Speaker: Larry Moss (Indiana University Bloomington)
Date and Time: Thursday, February 15th 2024, 16:30-18:00
Venue: ILLC seminar room F1.15 in Science Park 107 and online.
Title: Markov Decision Processes and Coinduction.
Abstract: Markov decision processes (MDPs) are automata-like objects in which an agent moves from state to state by executing actions, and at the same time accruing rewards. MDPs are used in many applications, including speech recognition, control, and self-driving cars. Reinforcement learning is connected to MDPs, but my talk will not get to RL.
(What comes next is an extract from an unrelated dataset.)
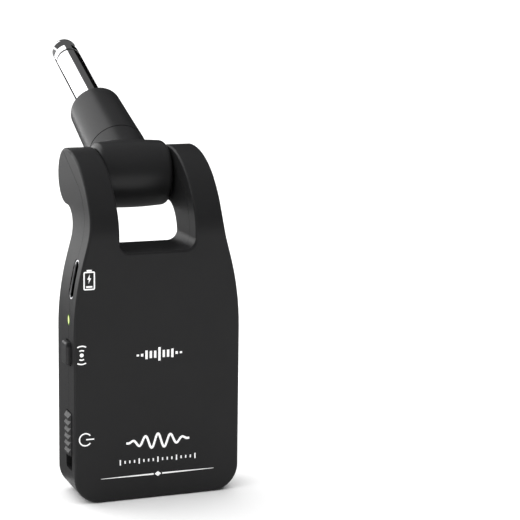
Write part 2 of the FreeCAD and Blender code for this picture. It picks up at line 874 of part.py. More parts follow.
board_wide = box("board_wide", ("-board_half_width", "board_half_width"),
                 (BOARD_FRONT, BOARD_BACK), ("board_low", "board_step"))
board_blank = fuse(
    "board_blank",
    rounded("board_rounded", board_wide, "board_corner",
            lambda point, edge: abs(edge.tangentAt(0).y) > 0.9
            and point.z < number("board_low") + 0.01),
    box("board_narrow", ("-board_top_half_width", "board_top_half_width"),
        (BOARD_FRONT, BOARD_BACK), ("board_step", "board_top")))
board_holes = [
    post(f"board_hole_{index}", across, height, "post_radius + board_post_gap",
         f"{BOARD_FRONT} - 1", f"{BOARD_BACK} + 1")
    for index, (across, height) in enumerate(SCREWS)]
keep(cut("board_piece", board_blank, *board_holes), "main_circuit_board")


def on_board(name, x, z, high):
    """A block soldered to the back of the board."""
    return box(name, x, (BOARD_BACK, f"{BOARD_BACK} + {high}"), z)


def chip(name, label):
    """A package whose five sizes are the dimensions that start with its name."""
    x = (f"{name}_left", f"{name}_left + {name}_wide")
    z = (f"{name}_low", f"{name}_low + {name}_tall")
    keep(on_board(f"{name}_piece", x, z, f"{name}_high"), label)


chip("radio_chip", "radio_chip")
chip("radio_crystal", "radio_crystal")
chip("audio_chip", "audio_chip")
chip("charger_chip", "charger_chip")
chip("inductor", "power_inductor")
keep(on_board("antenna_piece", ("antenna_right - antenna_wide", "antenna_right"),
              ("antenna_low", "antenna_low + antenna_long"), "antenna_high"), "chip_antenna")
CAPACITOR_CORNERS = [
    ("-1.0", "14.0"), ("-1.0", "17.0"), ("2.0", "14.0"), ("2.0", "17.0"), ("7.0", "19.5"),
    ("-9.0", "charger_chip_low + 1.8"),
]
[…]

This talk looks at one foundational result in the theory of MDPs: policy iteration. I am interested in value iteration because the classical argument for it has ‘overtones of circularity’. The overall problem in the talk is to relate these classical results to current work in theoretical computer science on coalgebra: this is the reference of ‘coinduction’ in the title. The point is to (1) extend the current work to settings involving analysis and probability, and (2) to give algebraic treatments of the classical results.
This talk will not presuppose knowledge of MDPs; I’ll present everything that is needed. The talk also has a new fixed-point theorem which extends (slightly) the Banach Fixed Point Theorem. Time permitting, the last section will present a general theory calling on more specialized ideas from coalgebra. For that, and other related matters, one might check out the LLAMA seminar on February 14. But this talk will be self-contained.
This is joint work with Frank Feys and Helle Hansen.